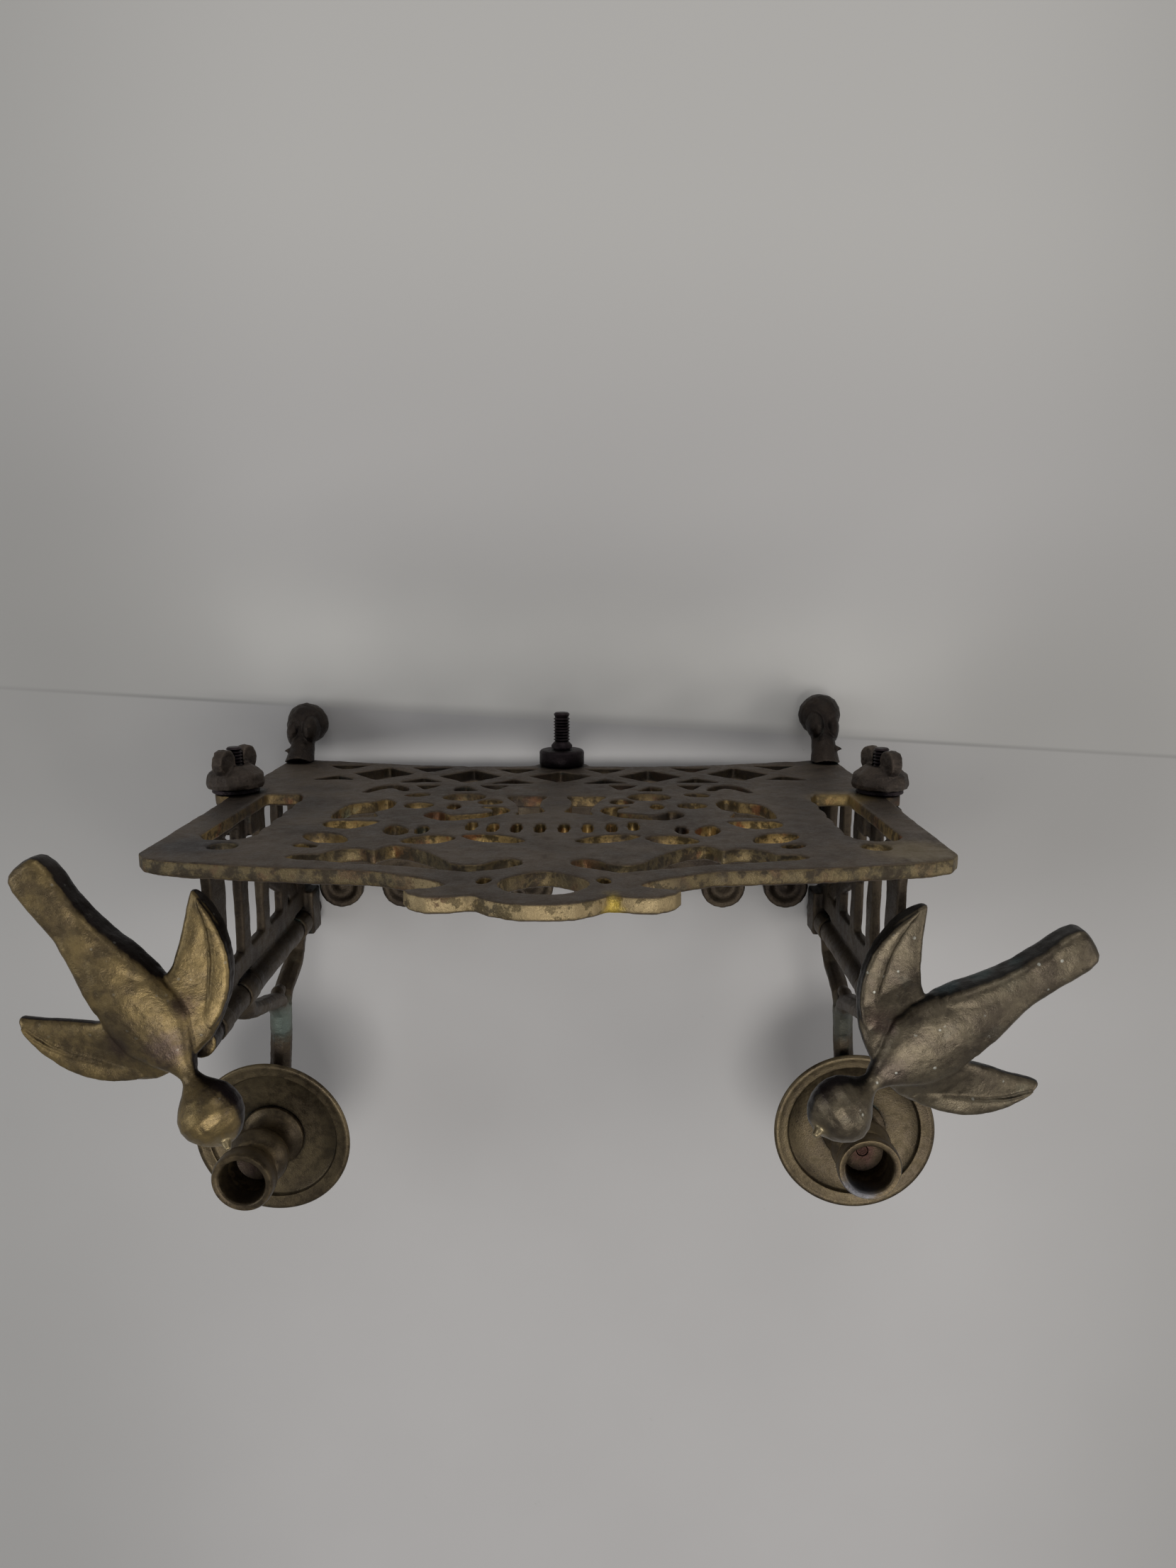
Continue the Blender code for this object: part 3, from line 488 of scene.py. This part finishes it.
# ---- Drip pans, nozzles and screws ----------------------------------------------------------
# Each arm ends in a spun brass pan with a turned nozzle on it, held by a screw from below, and all
# three lean a little together. Olive brown, yellower at the lips, with copper brown at the bottom
# of the socket. Heights in the profiles are from the underside of the pan, which is at seat.

pan_finish = patina("pan_brass", (0.11, 0.083, 0.045), (0.058, 0.043, 0.026), (0.01, 0.007, 0.005),
                    rough=(0.3, 0.5), wear=0.8, pits=0.45, hollow=0.006, green=0.1, blotch=0.03)
leans = {"left": (4.5, (0.42, -0.9, 0)), "right": (4.2, (-0.75, -0.66, 0))}
seat, rim, base, top = 0.05, 0.0355, 0.0039, 0.0436
for hand in ("left", "right"):
    low, high = (Vector(v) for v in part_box(f"pan_screw_{hand}"))
    lean = Matrix.Rotation(radians(leans[hand][0]), 4, Vector(leans[hand][1]))
    up = lean @ Vector((0, 0, 1))
    middle = (low + high) / 2 + up * (seat - (low.z + high.z) / 2) / up.z
    stack = Matrix.Translation((middle.x, middle.y, seat)) @ lean
    pan = turned(f"pan_{hand}", [
        (0.0026, 0), (0.012, 0), (0.02, 0.0004), (0.78 * rim, 0.0014), (0.9 * rim, 0.0026),
        (rim - 0.0012, 0.0044), (rim - 0.0003, 0.0052), (rim, 0.006), (rim - 0.0004, 0.0067),
        (rim - 0.0012, 0.007), (rim - 0.0024, 0.0068), (0.87 * rim, 0.0061), (0.845 * rim, 0.0062),
        (0.83 * rim, 0.006), (0.815 * rim, 0.0046), (0.8 * rim, 0.0042), (0.6 * rim, 0.0038),
        (0.45 * rim, 0.0036), (0.0026, 0.0036)], 128)
    pan.data.transform(stack)
    dress(pan, pan_finish, f"{hand}_arm", "worn_brass", f"drip_pan_{hand}")
    nozzle = turned(f"nozzle_{hand}", [
        (0.0026, base), (0.0137, base), (0.014, base + 0.0003), (0.014, base + 0.0016),
        (0.0136, base + 0.0022), (0.0118, base + 0.0028), (0.0104, base + 0.0042),
        (0.0089, base + 0.0064), (0.0084, base + 0.009), (0.0087, base + 0.011),
        (0.0098, base + 0.0132), (0.0116, base + 0.015), (0.0127, base + 0.0166),
        (0.0131, base + 0.018), (0.013, base + 0.0194), (0.0122, base + 0.021),
        (0.0108, base + 0.0226), (0.0098, base + 0.0238), (0.0094, base + 0.0252),
        (0.0097, base + 0.027), (0.0106, base + 0.029), (0.0121, base + 0.031),
        (0.0131, base + 0.0326), (0.0133, top - 0.0042), (0.0133, top - 0.0018),
        (0.0131, top - 0.0007), (0.0126, top), (0.0108, top), (0.0102, top - 0.0004),
        (0.0098, top - 0.0012), (0.0096, top - 0.003), (0.0094, top - 0.0155), (0.0086, top - 0.0172),
        (0.006, top - 0.018), (0.0026, top - 0.018)], 96)
    nozzle.data.transform(stack)
    bottom = stack @ Vector((0, 0, 0.0256)) - home
    stains = [(bottom, 0.0085, (0.042, 0.018, 0.013) if hand == "right" else (0.03, 0.018, 0.015), 0.95)]
    if hand == "right":
        stains += [(stack @ Vector((-0.004, -0.008, 0.0436)) - home, 0.011, (0.12, 0.135, 0.17), 0.6)]
    nozzle_finish = patina(
        f"nozzle_brass_{hand}", (0.125, 0.092, 0.05), (0.06, 0.044, 0.027), (0.012, 0.007, 0.005),
        rough=(0.3, 0.5), wear=0.8, pits=0.45, hollow=0.01, stains=stains)
    dress(nozzle, nozzle_finish, f"{hand}_arm", "worn_brass", f"candle_nozzle_{hand}")
    screw = turned(f"screw_{hand}", [(0, -0.014), (0.0036, -0.014), (0.0048, -0.0134), (0.005, -0.0128),
                                     (0.005, -0.0108), (0.0022, -0.0108), (0.0022, 0.024),
                                     (0.0024, 0.0246), (0.0022, 0.0253), (0, 0.0254)], 32)
    screw.data.transform(stack)
    copper_finish = patina(
        f"screw_copper_{hand}", (0.05, 0.022, 0.016), (0.034, 0.015, 0.011), (0.012, 0.006, 0.005),
        rough=(0.35, 0.5), wear=0.4)
    dress(screw, copper_finish, f"{hand}_arm", "dark_steel", f"pan_screw_{hand}")


# ---- Birds ----------------------------------------------------------------------------------
# A swallow, cast solid, turns on top of each hinge pin: domed back, bar tail with a round end and
# steep dark flanks, swept wings with a raised leading edge, thin neck and a drop-shaped head with
# a bright beak. The left one is golden, the right one greyer with verdigris along its tail.

mm = 0.001


def loft(name, rings, count, square):
    """A closed form drawn through rings, each (centre, half sizes) in millimetres.

    The half size along the run of the form is given as 0, and square is 2 for round rings and
    more for squarer ones.
    """
    bpy.ops.object.select_all(action="DESELECT")
    bpy.ops.mesh.primitive_circle_add(vertices=count, radius=1, fill_type="NGON")
    piece = bpy.context.object
    piece.name = piece.data.name = name
    rings = [([c * mm for c in centre], [half * mm for half in size]) for centre, size in rings]
    centre, size = rings[0]
    for i, vert in enumerate(piece.data.vertices):
        a = 2 * pi * i / count
        u, v = (abs(f(a)) ** (2 / square) * (1 if f(a) >= 0 else -1) for f in (cos, sin))
        vert.co = (u, 0, v) if size[0] else (0, u, v)
    bpy.ops.object.mode_set(mode="EDIT")
    bpy.ops.mesh.select_all(action="SELECT")
    bpy.ops.transform.resize(value=[half or 1 for half in size])
    bpy.ops.transform.translate(value=centre)
    for (last, narrow), (centre, size) in zip(rings, rings[1:]):
        step = [new - old for new, old in zip(centre, last)]
        grow = [new / old if old else 1 for new, old in zip(size, narrow)]
        bpy.ops.mesh.extrude_region_move(TRANSFORM_OT_translate={"value": step})
        bpy.ops.transform.resize(value=grow, center_override=centre)
    bpy.ops.mesh.select_all(action="SELECT")
    bpy.ops.mesh.normals_make_consistent(inside=False)
    bpy.ops.object.mode_set(mode="OBJECT")
    return piece


def along(stations):
    """Rings up the length of a bird from (y, half width, middle height, half height) stations."""
    return [((0, y, m), (w, 0, h)) for y, w, m, h in stations]


perch = 0.158
bird_tints = {
    "left": dict(worn=(0.23, 0.165, 0.07), mid=(0.11, 0.08, 0.043), deep=(0.013, 0.009, 0.008)),
    "right": dict(worn=(0.15, 0.122, 0.08), mid=(0.078, 0.061, 0.043), deep=(0.012, 0.01, 0.009)),
}
walls_of = {"left": (0.012, 0.008, 0.008), "right": (0.018, 0.017, 0.016)}
headings = {"left": 36.5, "right": -56.5}
shifts = {"left": (-5.5 * mm, 12 * mm, 0), "right": (0.5 * mm, 0.5 * mm, 0)}
drops = {"left": 3, "right": 6}


def sag(x, hand):
    """How far a wing has sunk below the back at this distance from the middle, in millimetres."""
    return drops[hand] * min(1, max(0, (x - 8) / 14)) + 0.08 * max(0, x - 12)


for hand in ("left", "right"):
    trunk = loft(f"swallow_{hand}", along([
        (72, 2.8, 2.6, 3.4), (71.2, 5.4, 2.8, 4.8), (69.6, 6.9, 3, 5.6), (66, 7.7, 3.1, 6.1),
        (61, 7.6, 3.2, 6.4), (54, 7.2, 3.3, 6.6), (46, 7.2, 3.4, 6.8), (39, 8, 3.6, 7.2),
        (32, 9.6, 3.8, 7.6), (25, 11.4, 4, 7.8), (18, 12.6, 4, 7.6), (10, 12, 4, 7), (4, 10, 4, 6),
        (0, 7, 4, 4)]), 40, 4)
    back = loft("back", along([
        (40, 4, 4, 6.4), (32, 7, 4.2, 7.6), (24, 10.4, 4.4, 8.2), (16, 13.4, 4.5, 8.6), (8, 14.6, 4.6, 8.6),
        (0, 13.8, 4.8, 8.2), (-6, 11, 5.2, 7.4), (-10, 8, 6, 6.2), (-13, 5.6, 7, 5), (-15.4, 4.3, 7.9, 4.3),
        (-17.5, 3.4, 8.9, 3.7)]), 32, 2.3)
    skull = loft("skull", along([
        (-14, 3.3, 7.2, 3.0), (-16.5, 3.3, 8.6, 3.4), (-19, 3.4, 10.2, 3.6), (-21.4, 5.0, 12, 4.8),
        (-24.2, 7.9, 13.6, 6.9), (-27.2, 10.3, 14.6, 8.6), (-30.6, 11.4, 15, 9.4), (-34, 11.2, 15, 9.2),
        (-37.4, 9.8, 14.8, 8), (-40.4, 7.4, 14.6, 6.2), (-42.8, 4.4, 14.6, 3.8), (-43.8, 2, 14.6, 2),
    ]), 28, 2.1)
    shapes = [back, skull]
    for side in (-1, 1):
        wing = [(0, -0.5, 13.5), (6, -0.5, 13.5), (12, 0.2, 13.2), (17, 2.1, 12.9), (21, 4.7, 13.1),
                (25, 7.7, 13.3), (28, 10.2, 13.2), (31, 12.9, 12.9), (34, 16.2, 12.2), (36.6, 19.6, 11),
                (38.2, 22.3, 9.3), (39.2, 23.7, 7.1), (39.8, 24.2, 3.2)]
        shapes.append(loft("wing", [((side * x, y, 5.2 - sag(x, hand)), (0, c, 3.9 - 0.02 * x))
                                    for x, y, c in wing], 20, 3.2))
        band = [(15, -7.6, 2.2, 0.5), (18, -6.2, 3, 1), (21.5, -3.8, 3.8, 1.5), (25, -0.6, 4.6, 1.8),
                (28.6, 3, 5.2, 2), (32, 7.2, 5.6, 2.1), (35, 12, 6, 2.1), (37, 17, 6.4, 2.1),
                (38.4, 21.6, 5.8, 2), (39.2, 25, 3.6, 1.6)]
        shapes.append(loft("band", [((side * x, y, 8.2 - sag(x, hand)), (0, c, t)) for x, y, c, t in band],
                           16, 3.2))
    bpy.ops.object.select_all(action="DESELECT")
    bpy.ops.mesh.primitive_cone_add(vertices=20, radius1=3 * mm, radius2=1.1 * mm, depth=7 * mm,
                                    location=(0, -41.6 * mm, 19 * mm), rotation=(radians(50), 0, 0))
    shapes.append(bpy.context.object)
    pick(trunk, *shapes)
    bpy.ops.object.transform_apply(location=True, rotation=True, scale=True)
    bpy.ops.object.join()
    shorter = Matrix.Diagonal((1, 0.97 if hand == "right" else 1, 1, 1))
    trunk.data.transform(Matrix.Translation(shifts[hand]) @ shorter)
    bpy.ops.object.select_all(action="DESELECT")
    bpy.ops.mesh.primitive_cylinder_add(vertices=32, radius=5.6 * mm, depth=9 * mm,
                                        location=(0, 0, -3.4 * mm))
    bpy.ops.object.transform_apply(location=True, rotation=True, scale=True)
    pick(trunk, bpy.context.object)
    bpy.ops.object.join()
    fuse(trunk, 0.0005, soften=4, uneven=0.0008, lump=0.009)
    low, high = (Vector(v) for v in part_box(f"hinge_pin_{hand}"))
    pin = Vector(((low.x + high.x) / 2, (low.y + high.y) / 2, perch))
    turn = Matrix.Translation(pin) @ Matrix.Rotation(radians(headings[hand]), 4, "Z")
    trunk.data.transform(turn)
    spots = [((9 if hand == "left" else -8, -30, 14), 0.009, (0.02, 0.013, 0.016), 0.9),
             ((0, -42, 20), 0.005, (0.3, 0.24, 0.14), 0.8)]
    if hand == "left":
        spots += [((-14, 4, 9), 0.007, (0.05, 0.03, 0.026), 0.7),
                  ((14, 2, 9), 0.006, (0.05, 0.03, 0.026), 0.7),
                  ((0, -6, 12), 0.009, (0.075, 0.05, 0.05), 0.6)]
    else:
        spots += [((-16, -4, 8), 0.008, (0.07, 0.045, 0.036), 0.8),
                  ((0, -10, 12), 0.008, (0.07, 0.052, 0.042), 0.7),
                  ((-13, 21, 2), 0.007, (0.06, 0.1, 0.11), 0.75),
                  ((-9.5, 33, 2), 0.006, (0.07, 0.1, 0.1), 0.7),
                  ((-8, 45, 3), 0.004, (0.06, 0.09, 0.09), 0.6),
                  ((0, 70, 9), 0.006, (0.025, 0.02, 0.018), 0.6)]
    stains = [(turn @ (Vector(at) * mm + Vector(shifts[hand])) - home, *rest) for at, *rest in spots]
    finish = patina(f"swallow_brass_{hand}", rough=(0.3, 0.48), wear=0.6, hollow=0.007, pits=0.5, blotch=0.02,
                    green=0.1 if hand == "left" else 0.25, specks=0.2 if hand == "left" else 0.7,
                    sides=walls_of[hand], stains=stains, **bird_tints[hand])
    dress(trunk, finish, f"{hand}_bird", "worn_brass", f"bird_{hand}")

---

Give back the listing exactly, please, from its first line to the line containing "# of the socket.", inclusive, and nothing past that line.

• [Answer in full]
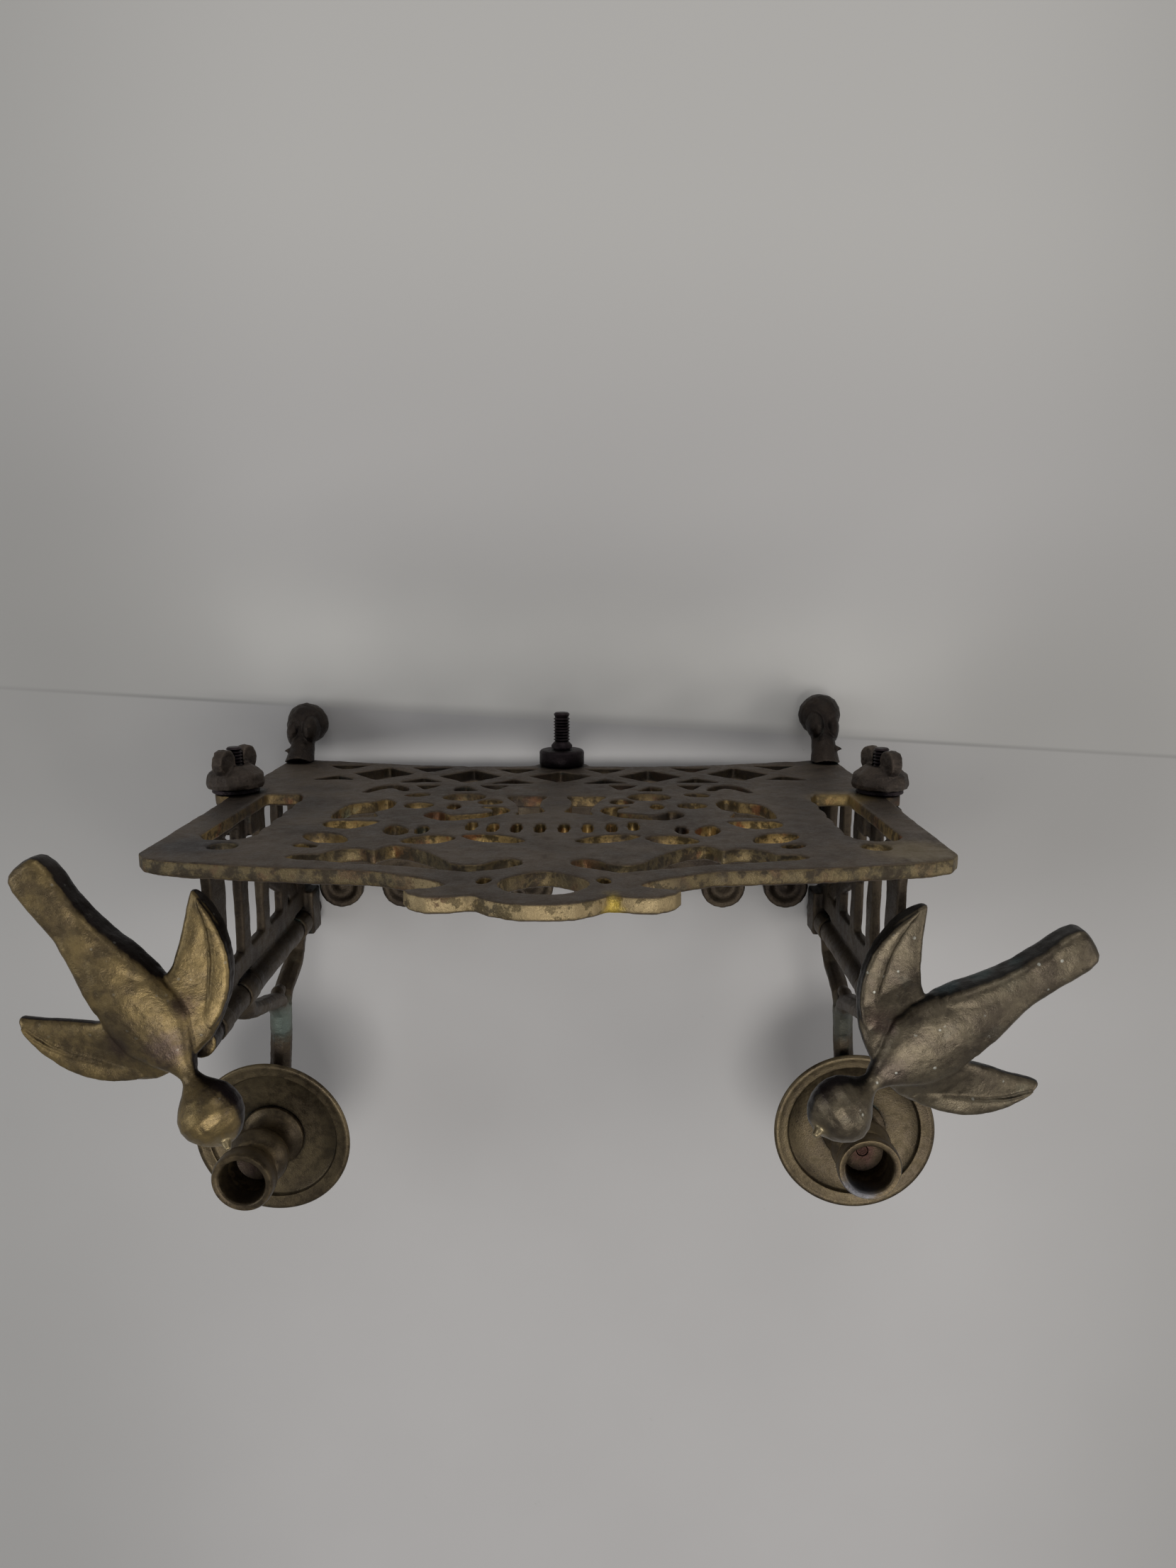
Continue the Blender code for this object: part 3, from line 488 of scene.py. This part finishes it.
# ---- Drip pans, nozzles and screws ----------------------------------------------------------
# Each arm ends in a spun brass pan with a turned nozzle on it, held by a screw from below, and all
# three lean a little together. Olive brown, yellower at the lips, with copper brown at the bottom
# of the socket. Heights in the profiles are from the underside of the pan, which is at seat.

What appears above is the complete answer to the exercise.